4. Conclusions and outlook

In this work we introduce DUCK, a toolkit to manage CV data that relies on the generation of knowledge graphs to organize CV datasets. On one hand, we introduce CVOnto, an ontology based on the Elementary Multiperspective Materials Ontology (EMMO) which defines the fundamental classes and relationships required to organize this kind of information. Together with the ontology, the DUCK-KG utility enables a straightforward generation of KGs from CSV files specifying the metadata associated with each CV measurement in the dataset. This tool has been tested against two dataset from two different sources: traditional labs and self-driving laboratories. In this way, DUCK provides a simple way to standardize information and unify these two co-existing paradigms.

On the other hand, we also introduce DUCK-Viz, an interactive browser-based visualization tool that enables the direct exploration and analysis of CV data in the form of a knowledge graph. DUCK-Viz provides a simple interface between the user and the KG, lifting barriers to the adoption of the standardization scheme, as well as relevant tools to simplify, for instance, the determination of the electrochemical processes occurring along the full CV profile. For SDLs, this tool offers an easy-to-use frontend to monitor the results produced by the automated setup, as we demonstrate with a set of Bayesian optimization campaigns.

By combining all the aforementioned aspects, DUCK becomes a unified platform to handle the complete data pipeline for the management of CVs under the FAIR principles. Although the current installment is limited to local laboratory-wide databases, future developments aim to deploy a global server collecting data from multiple sources, effectively implementing a community-wide CV database. While the current work is presented as a proof of concept, the flexibility of ontologies ensures the scalability and adaptability of the overall framework to iteratively develop the database schema and capture more complex, nuanced processes. In parallel to this schema extension, we also intend to expand the DUCK ecosystem by building new tools beyond the actual components, incorporating new functionalities of interest for general data analysis in electrochemistry, such as for instance a more specialized component for voltammogram peak characterization.

5. Methods

5.1. SDL experimental

The experimental setup was modified from previously published electrochemistry SDL based on the MEDUSA framework.^17,59 In the context of this work, a simplified version with one syringe pump and one electrochemistry cell and one potentiostat was used, and all the syntheses and measurements were performed on a single platform automatically without human intervention except for refilling the stock solution and changing the electrodes.

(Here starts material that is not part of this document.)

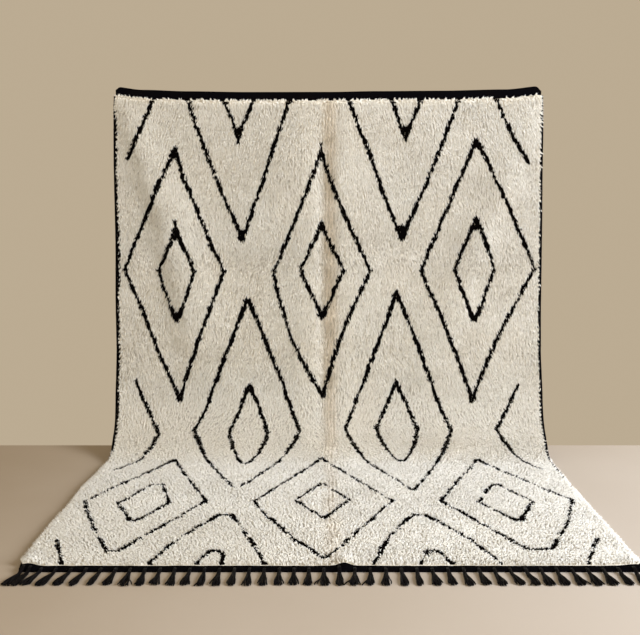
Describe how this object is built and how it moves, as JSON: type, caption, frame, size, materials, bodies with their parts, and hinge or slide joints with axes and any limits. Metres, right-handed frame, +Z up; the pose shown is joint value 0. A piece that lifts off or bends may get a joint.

The following connections were made the 12 ports of the syringe pump, namely (1) deionized water, (2) 3 mol L⁻¹ NaCl, (3) 0.1 mmol L⁻¹ CuSO₄, (4) 0.1 mol L⁻¹ NiSO₄, (5) 0.1 mol L⁻¹ VOSO₄, (6) 0.3 mol L⁻¹ ethylenediamine (en), (7) air (for pressure balancing), (8) 1 mol L⁻¹ 2-[4-(2-hydroxyethyl)piperazin-1-yl]ethane-1-sulfonic acid (HEPES) buffer, (9) 1 mol L⁻¹ 2-morpholin-4-ylethanesulfonic acid (MES) buffer, (10) reaction vial, (11) electrochemistry cell, (12) waste.

Complexation reactions were performed in the following steps in the reaction vessel: (0) clean up the reaction vial and electrochemical cell by washing with 1 mL water for 3 times each, (1) add V_buffer mL 1 mol L⁻¹ buffer solution, (2) add 0.4 mL 3 mol L⁻¹ NaCl solution, (3) add V_ligand mL 0.3 mol L⁻¹ en ligand solution, (4) add V_metal mL 0.1 mol L⁻¹ metal solution, (5) add (0.8 –V_buffer – V_ligand – V_metal) mL water, (6) purge 1.0 mL N₂ through the reaction mixture and then draw and dispense 1 mL of the reaction mixture; this step is repeated 3 times to ensure a good mix. After the complexation is finished, the reaction mixture is transferred to the electrochemistry flow cell for CV measurement, starting at open circuit potential (ocp), in the range of −1.2 to 1.2 V for 2 (first campaign) or 5 (second and third campaign) cycles at 500 mV s⁻¹. Considering the short distance between electrodes and the relatively high conductivity of NaCl aqueous electrolyte solution, the iR drop in our measurement is expected to be low and was not considered.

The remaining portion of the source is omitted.